Speaking before he and Leclerc had met the stewards, an angry Verstappen told Sky F1: "We had a really good start for once, that was a positive."

"From my side I don't think I could have done anything different there. We all know that you lose downforce behind the car so that is not an excuse and I think he is experienced enough to know that.

"The weird thing is initially they didn't investigate it right away. My whole car is destroyed. The whole side. There are just holes in the side of the car. And now they will investigate it after the race. What more should he do to get a penalty?

"I like hard racing, but I don't think this was hard racing, I think it was irresponsible driving into turn two. He had a bad start so for sure he was trying to recover places but there's only so much you can do. It's a shame that it happens."

Speaking to Sky F1's Rachel Brookes, Leclerc said: "I haven't seen the full situation from the outside … from the car it was just a tricky situation."


The Sebastian Vettel circus continues. (Photo by Charles Coates/Getty Images)
The Sebastian Vettel circus continues. (Photo by Charles Coates/Getty Images)

The FIA has explained why Sebastian Vettel's start from pole position in the Japanese GP was not met with a penalty.

Vettel's hard-earned and impressive pole, achieved earlier on Sunday at Suzuka, was compromised even before the lights went out in the race when the German rolled forward in his grid box.

Although the car was stationary again before the five red lights went out, Vettel immediately lost the lead to the fast-starting Valtteri Bottas - a position he never recovered, as the Mercedes driver secured a dominant win and the Ferrari finished some 10 seconds behind in second place.

Stewards investigated Vettel's start during the race but deemed it was within "acceptable tolerance" and said no further action was required.

Vettel himself said: "It was my mistake.

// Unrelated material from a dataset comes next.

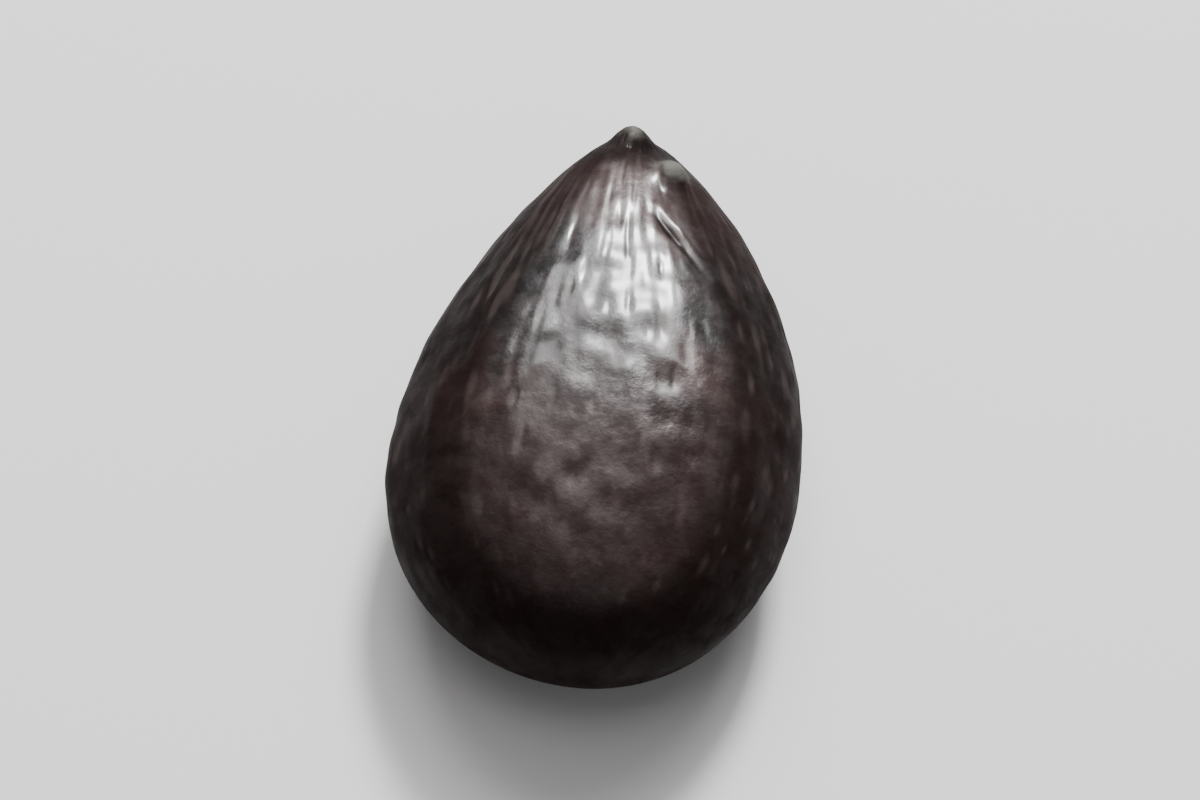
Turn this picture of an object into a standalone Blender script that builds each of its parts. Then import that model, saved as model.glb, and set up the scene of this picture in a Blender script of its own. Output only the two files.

It was worse than a poor start, it was a really poor start."

Bottas ultimately sprung past both front-row-starting Ferraris, with Vettel and Leclerc - who had seemingly been distracted by his teammate moving early - reaching the first corner in second and third places respectively.

Leclerc then collided with Max Verstappen at the next corner, with the impact breaking the Ferrari's front wing and forcing a lap-three pit stop for repairs which dropped him down the order.

But Vettel reckons that even if Ferrari had managed to keep their advantage at the start, they would have been hard-pressed to keep Mercedes at bay.


Toto Wolff admitted Mercedes faced a "50-50 call" when opting to pit Lewis Hamilton from the lead towards the end of the Japanese GP, but stressed that Valtteri Bottas would have won the race regardless of their decision.

Bottas unexpectedly dominated the race despite Ferrari's front-row lockout, but it was Hamilton - who ran third for most of the afternoon - who found himself in front after Bottas followed Sebastian Vettel into the pits for a second time.

Hamilton, after a lengthy first stint, had only pitted once when inheriting the lead on Lap 36, and, on his medium tyres, was putting in similar times to Bottas once he came back out on fresh softs.

Hamilton had a lead of eight seconds with just 11 laps remaining, but then Mercedes brought the championship leader in for his second stop and, after coming back out behind Vettel, he failed to overtake the Ferrari and finished third.

"There were lots of tricky calls this race," Mercedes boss Wolff explained in Suzuka. "I think that pitting Lewis again at the end was a 50-50 call."

Wolff was adamant, however, that Bottas deserved the victory and they would have got Hamilton to swap places with the Finn had he stayed out for a one-stop strategy.

"We could have left him out and asked the drivers to change position to give the victory result back and maybe protected against Sebastian - but on the other side maybe not protected against Sebastian," said Wolff.

"So pitting and giving him a new set of tyres was the decision that was being taken and at that stage it felt like the right decision."

After his first stop, a frustrated Hamilton bemoaned on radio that he was "out of the race now" and urged Mercedes to "explain it to me" - and he clarified those comments after the race.

"Obviously when you come out and you're twice as far behind as you were before it's frustrating," he stated. "I can't see that and I'm not aware of that and then I come out and see that I've lost another 10 seconds.

"It's just like you could have told me if I was going to come out 10 seconds behind - it was 22 seconds behind Valtteri - and I would have said no I want to come in. There will be some discussions I'm sure."